Debt driven recessions are the worst, by the way.
 

greg nr

Well-Known Member
You claim that this is "just a correction" and then talk about minute-by-minute market changes. You don't have a clue.

It doesn't matter what happened today or yesterday, even. The market might be up next week or it might be down, what you are missing is: We don't have the important bit of information -- how many and which companies will default due to debt stress brought on by rising interest rates? We won't know this for a few more months, maybe not until September. Today's market volatility is due to this unknown.

Debt driven recessions are the worst, by the way.
The problem is, trump is an idiot. He supercharged a hot economy with tax cuts, which will raise interest rates. He is also planning a 1.5 trillion dollar infrastructure plan where the guv will only contribute $250 B in actual funds. That means states and private industry will have to issue bonds to raise the rest of the money. That will also raise interest rates.

If interest rates rise, money will have another place to go. Investors hate cash right now. It's next to worthless. As soon as the market levels off, it goes right back in.

If interest rates rise, and infrastructure spending causes a lot of high quality bonds (many interest free) to start competing for investment, the market will fall, and not by a little. A trillion dollars will move.

But higher interest rates will hurt consumer spending, which will hurt revenues.

We might end up looking back fondly at 2007.
 

Fogdog

Well-Known Member
The problem is, trump is an idiot. He supercharged a hot economy with tax cuts, which will raise interest rates. He is also planning a 1.5 trillion dollar infrastructure plan where the guv will only contribute $250 B in actual funds. That means states and private industry will have to issue bonds to raise the rest of the money. That will also raise interest rates.

If interest rates rise, money will have another place to go. Investors hate cash right now. It's next to worthless. As soon as the market levels off, it goes right back in.

If interest rates rise, and infrastructure spending causes a lot of high quality bonds (many interest free) to start competing for investment, the market will fall, and not by a little.
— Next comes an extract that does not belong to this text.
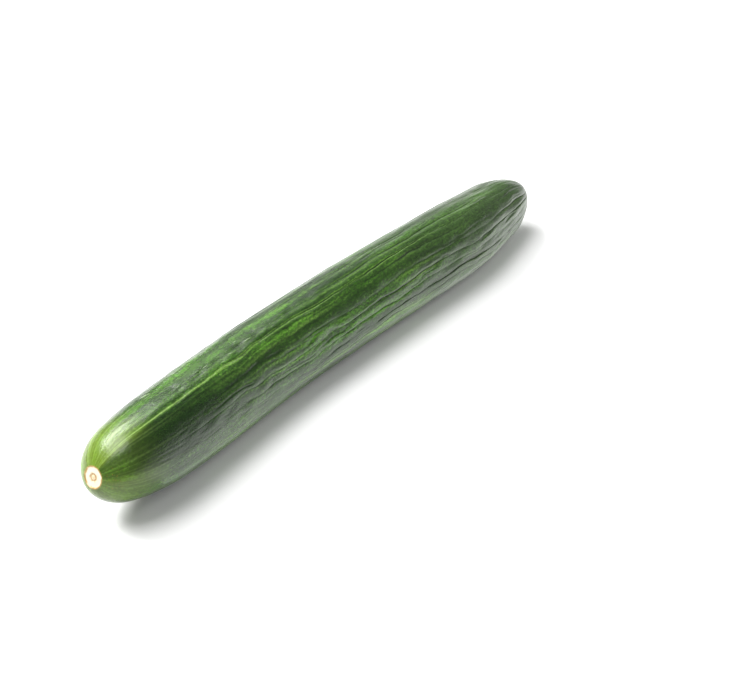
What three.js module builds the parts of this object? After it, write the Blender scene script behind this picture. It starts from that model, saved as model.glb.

A trillion dollars will move.

But higher interest rates will hurt consumer spending, which will hurt revenues.

We might end up looking back fondly at 2007.
Comparing what's happening today with 2007 seems a bit extreme to me. That said, agree that inept administration, rising inflation, interest rate rises, low corporate profitability, high rate of corporate debt and years of low income growth along with high debt among wage earners/consumers sounds like a recipe for a nasty recession. I think today's market "correction" is a symptom of investment money moving away from stocks in anticipation of recession 6-10 months hence. But then again, what do I know compared to @gonnagro?

If I were cynical, I'd say that recession will be delayed until after the election this fall.
 

schuylaar

Well-Known Member
The problem is, trump is an idiot. He supercharged a hot economy with tax cuts, which will raise interest rates. He is also planning a 1.5 trillion dollar infrastructure plan where the guv will only contribute $250 B in actual funds. That means states and private industry will have to issue bonds to raise the rest of the money. That will also raise interest rates.

If interest rates rise, money will have another place to go. Investors hate cash right now. It's next to worthless. As soon as the market levels off, it goes right back in.

If interest rates rise, and infrastructure spending causes a lot of high quality bonds (many interest free) to start competing for investment, the market will fall, and not by a little. A trillion dollars will move.

But higher interest rates will hurt consumer spending, which will hurt revenues.

We might end up looking back fondly at 2007.
awesome post!:clap: and yes, trump IS an idiot. I can totally see this happening..the issue is..who HAS money to spend NOW? people are tired of 2-3 jobs..you're in a corporate role, are you guys doing good?